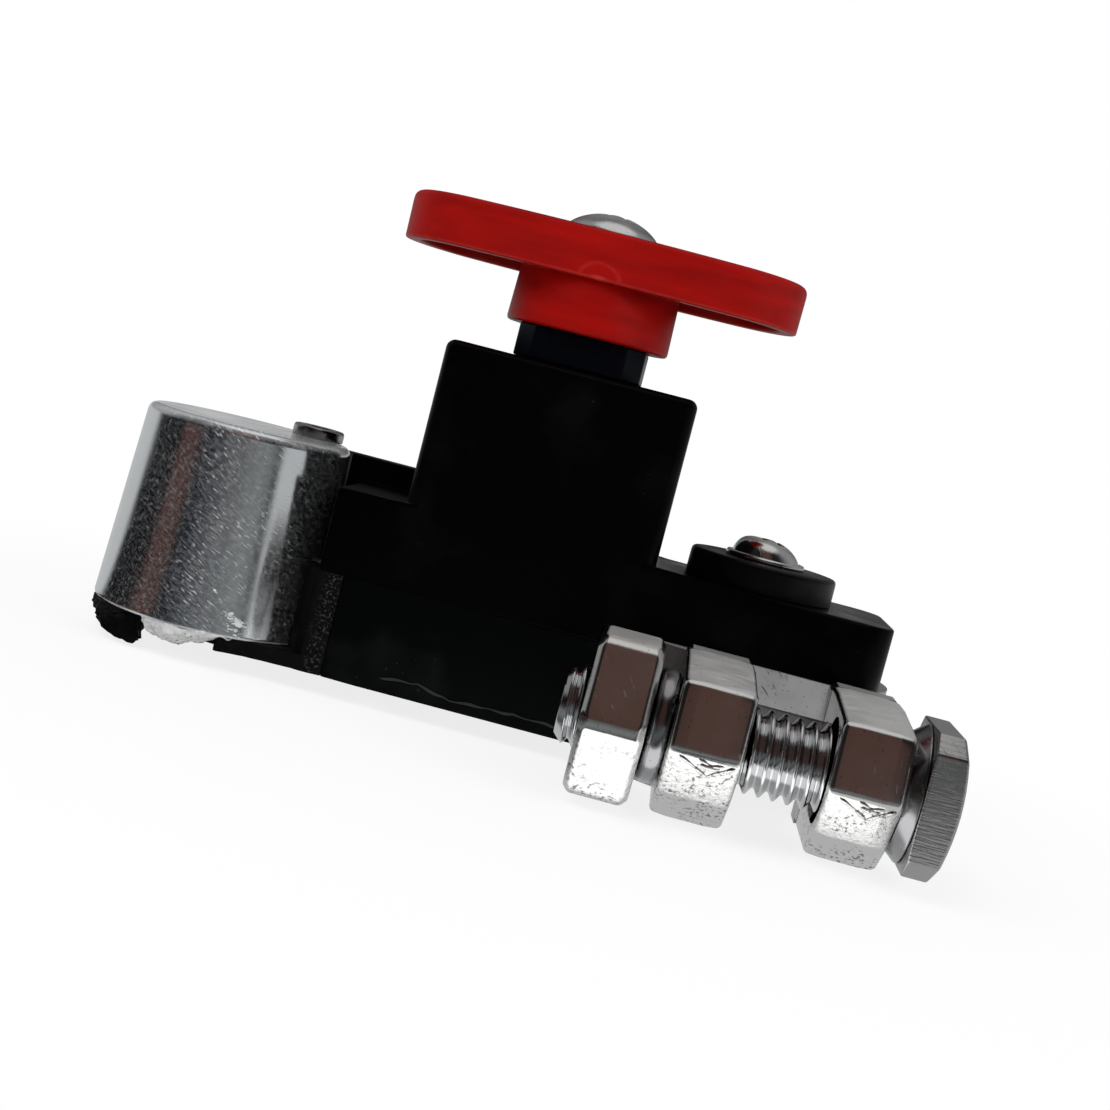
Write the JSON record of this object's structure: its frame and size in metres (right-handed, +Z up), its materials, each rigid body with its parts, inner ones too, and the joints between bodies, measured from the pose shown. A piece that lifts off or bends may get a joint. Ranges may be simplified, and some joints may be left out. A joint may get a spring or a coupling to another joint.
{
  "type": "battery disconnect switch",
  "caption": "Top-post battery disconnect switch: red turning knob on a black housing, with a tapered battery post at one end and a bolted battery clamp under the other.",
  "frame": {"origin": "where the axis of the clamp bore meets the plane on which the switch rests, the clamp's lower face", "axes": "+Z up, out of the battery; +X from the tapered post towards the clamp, along the body; +Y away from the pinch bolt"},
  "size_m": [0.0653, 0.0364, 0.0403],
  "materials": {
    "housing_black": "moulded, low sheen",
    "lower_black": "moulded, duller and scuffed",
    "resin_black": "rough set resin",
    "plated_post": "bright plating, scratched",
    "plated_clamp": "bright plating on a rough casting",
    "plated_steel": "bright zinc plating",
    "contact_silver": "silvered pad",
    "contact_copper": "bare copper alloy",
    "spring_steel": "hardened steel",
    "rotor_black": "moulded",
    "seal_rubber": "soft",
    "knob_red": "moulded, semi gloss",
    "cap_black": "moulded"
  },
  "bodies": {
    "body": {"housing": "housing_black", "base_cover": "lower_black", "base_potting": "resin_black", "base_screws": "plated_steel", "terminal_post": "plated_post", "post_stud": "plated_steel", "clamp_terminal": "plated_clamp", "post_contact": "contact_silver", "clamp_contact": "contact_silver", "shaft_seal": "seal_rubber", "detent_ball": "spring_steel", "detent_spring": "spring_steel", "terminal_cap": "cap_black", "cap_screw": "plated_steel", "lock_washer": "plated_steel", "clamp_nut": "plated_steel", "bolt_collar": "plated_steel", "clamp_bolt": "plated_steel"},
    "rotor": {"knob": "knob_red", "knob_screw": "plated_steel", "rotor_shaft": "rotor_black", "contact_bridge": "contact_copper", "contact_spring": "spring_steel"}
  },
  "joints": [
    {"name": "knob_turn", "type": "hinge", "parent": "body", "child": "rotor", "pos_m": [-0.0182, -0.0015, 0.0281], "axis": [0, 0, 1], "range_deg": [0, 90]}
  ]
}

▶ [WHAT TO DO]
Write the data out again in full and exactly.

▶ [RESPONSE FOR THIS EXERCISE]
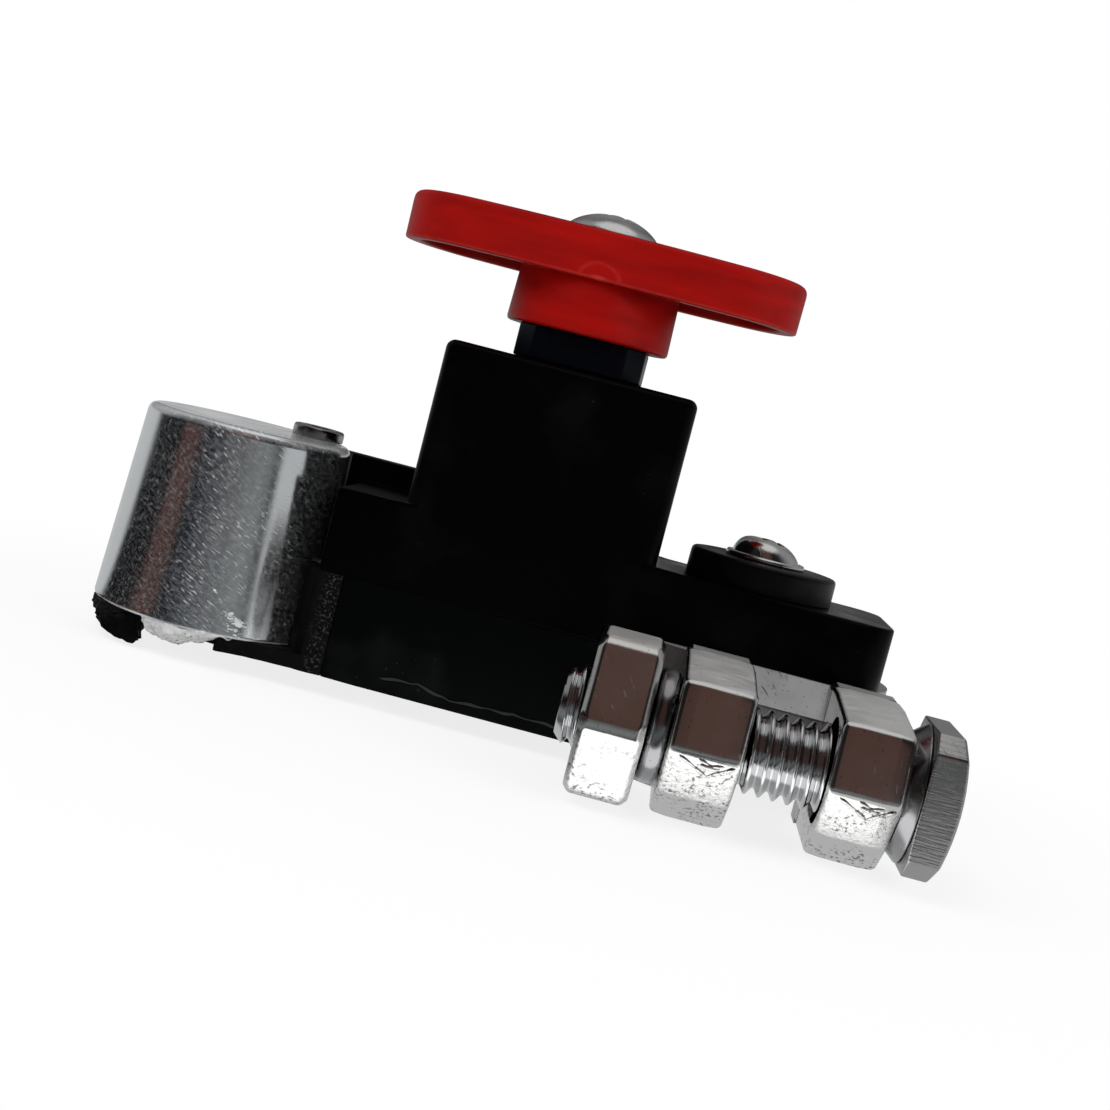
Write the JSON record of this object's structure: its frame and size in metres (right-handed, +Z up), its materials, each rigid body with its parts, inner ones too, and the joints between bodies, measured from the pose shown. A piece that lifts off or bends may get a joint. Ranges may be simplified, and some joints may be left out. A joint may get a spring or a coupling to another joint.
{
  "type": "battery disconnect switch",
  "caption": "Top-post battery disconnect switch: red turning knob on a black housing, with a tapered battery post at one end and a bolted battery clamp under the other.",
  "frame": {"origin": "where the axis of the clamp bore meets the plane on which the switch rests, the clamp's lower face", "axes": "+Z up, out of the battery; +X from the tapered post towards the clamp, along the body; +Y away from the pinch bolt"},
  "size_m": [0.0653, 0.0364, 0.0403],
  "materials": {
    "housing_black": "moulded, low sheen",
    "lower_black": "moulded, duller and scuffed",
    "resin_black": "rough set resin",
    "plated_post": "bright plating, scratched",
    "plated_clamp": "bright plating on a rough casting",
    "plated_steel": "bright zinc plating",
    "contact_silver": "silvered pad",
    "contact_copper": "bare copper alloy",
    "spring_steel": "hardened steel",
    "rotor_black": "moulded",
    "seal_rubber": "soft",
    "knob_red": "moulded, semi gloss",
    "cap_black": "moulded"
  },
  "bodies": {
    "body": {"housing": "housing_black", "base_cover": "lower_black", "base_potting": "resin_black", "base_screws": "plated_steel", "terminal_post": "plated_post", "post_stud": "plated_steel", "clamp_terminal": "plated_clamp", "post_contact": "contact_silver", "clamp_contact": "contact_silver", "shaft_seal": "seal_rubber", "detent_ball": "spring_steel", "detent_spring": "spring_steel", "terminal_cap": "cap_black", "cap_screw": "plated_steel", "lock_washer": "plated_steel", "clamp_nut": "plated_steel", "bolt_collar": "plated_steel", "clamp_bolt": "plated_steel"},
    "rotor": {"knob": "knob_red", "knob_screw": "plated_steel", "rotor_shaft": "rotor_black", "contact_bridge": "contact_copper", "contact_spring": "spring_steel"}
  },
  "joints": [
    {"name": "knob_turn", "type": "hinge", "parent": "body", "child": "rotor", "pos_m": [-0.0182, -0.0015, 0.0281], "axis": [0, 0, 1], "range_deg": [0, 90]}
  ]
}